One advantage of SQL coding is its native relationship to the database engine. Because of this integration, code written in SQL has less conversion operations and, therefore, less chance for conversion failures with implicit conversions. The data flow requires data conversions into the pipeline engine and conversions out of the pipeline into the destination. The data flow also relies on data access providers to connect and import or export, whereas data coming from a SQL table into another SQL table is much more integrated with the database engine.
Finally, SQL (specifically TSQL) excels in performing advanced queries such as recursive self-joins, correlated sub queries, multi-table joins, and more. Although the data flow can perform various data correlation operations in the data flow, some queries are too difficult to model with the available out-of-the-box transformations.

As you can see, SQL-based operations provide some valuable functionality that, when leveraged, can assist in providing scalability to your packages. Relative to the areas reviewed previously, SQL should be applied to the following key areas:

Where updates (as opposed to inserts) are required, and the number of records that need to be updated is more than several thousand, then leveraging SQL code for a set-based update will scale your operation.
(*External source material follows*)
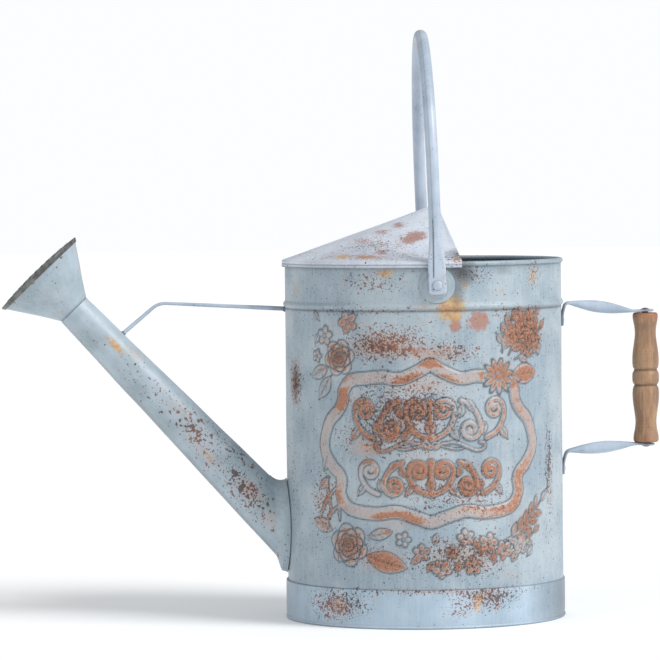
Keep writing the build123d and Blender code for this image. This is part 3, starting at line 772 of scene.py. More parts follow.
# %% scrolls and garlands
def scroll_row(middle, half_length, pairs, tall, thick):
    """A row of scrollwork, the same to left and right. Each bay has a C-scroll, a bar, a bud and leaves."""
    bay = half_length / pairs
    for hand in (1, -1):
        for number in range(pairs):
            s, up = hand * bay * (number + 0.5), 1 if number % 2 == 0 else -1
            r = min(0.40 * bay, 0.36 * tall)
            curl_z = middle + up * (tall / 2 - r)
            curl(s, curl_z, r, 0 if hand > 0 else 180, 1.35, hand * up, thick)
            low, lowest = middle - up * 0.30 * tall, middle - up * 0.46 * tall
            stem = ((1.0, curl_z), (0.9, middle), (0.2, low), (-0.9, lowest))
            stroke([(s + hand * share * r, z) for share, z in stem], thick, 1.3)
            for share, drop, length, angle, width, veins in (
                (0.5, 0.16, 0.40, hand * 34 - up * 90, 0.5, 2),
                (-1.0, 0.04, 0.34, -up * 90 - hand * 12, 0.55, 1),
            ):
                root = (s + hand * share * r, middle - up * drop * tall)
                leaf(*root, length * tall, angle, width, veins)
            mound(s - hand * 0.15 * r, curl_z, 1.9, 1.9, height=1.6)
    stroke([(0, middle - 0.42 * tall), (0, middle + 0.42 * tall)], thick, 1.3)
    for up in (1, -1):
        mound(0, middle + up * 0.44 * tall, 3.4, 3.4, height=1.5)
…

If your current set-based operations are merely transformation logic not affecting existing destination rows, then look to integrate that transformation logic into the data flow.
Storing auditing and logging information in a database will enable easy querying and reporting. Therefore, SQL can provide the mechanism to integrate between a relational database and SSIS, through the Execute SQL Task. This use of SQL and the database applies to auditing tables for capturing performance and status information; management tables for tracking metadata administration information (such as persisting incremental extraction information); and procedures and functions that drive the auditing and lineage.
Even within the data flow itself, custom SQL can enable faster performance and better scalability such as for source query filtering, ordering, and shaping.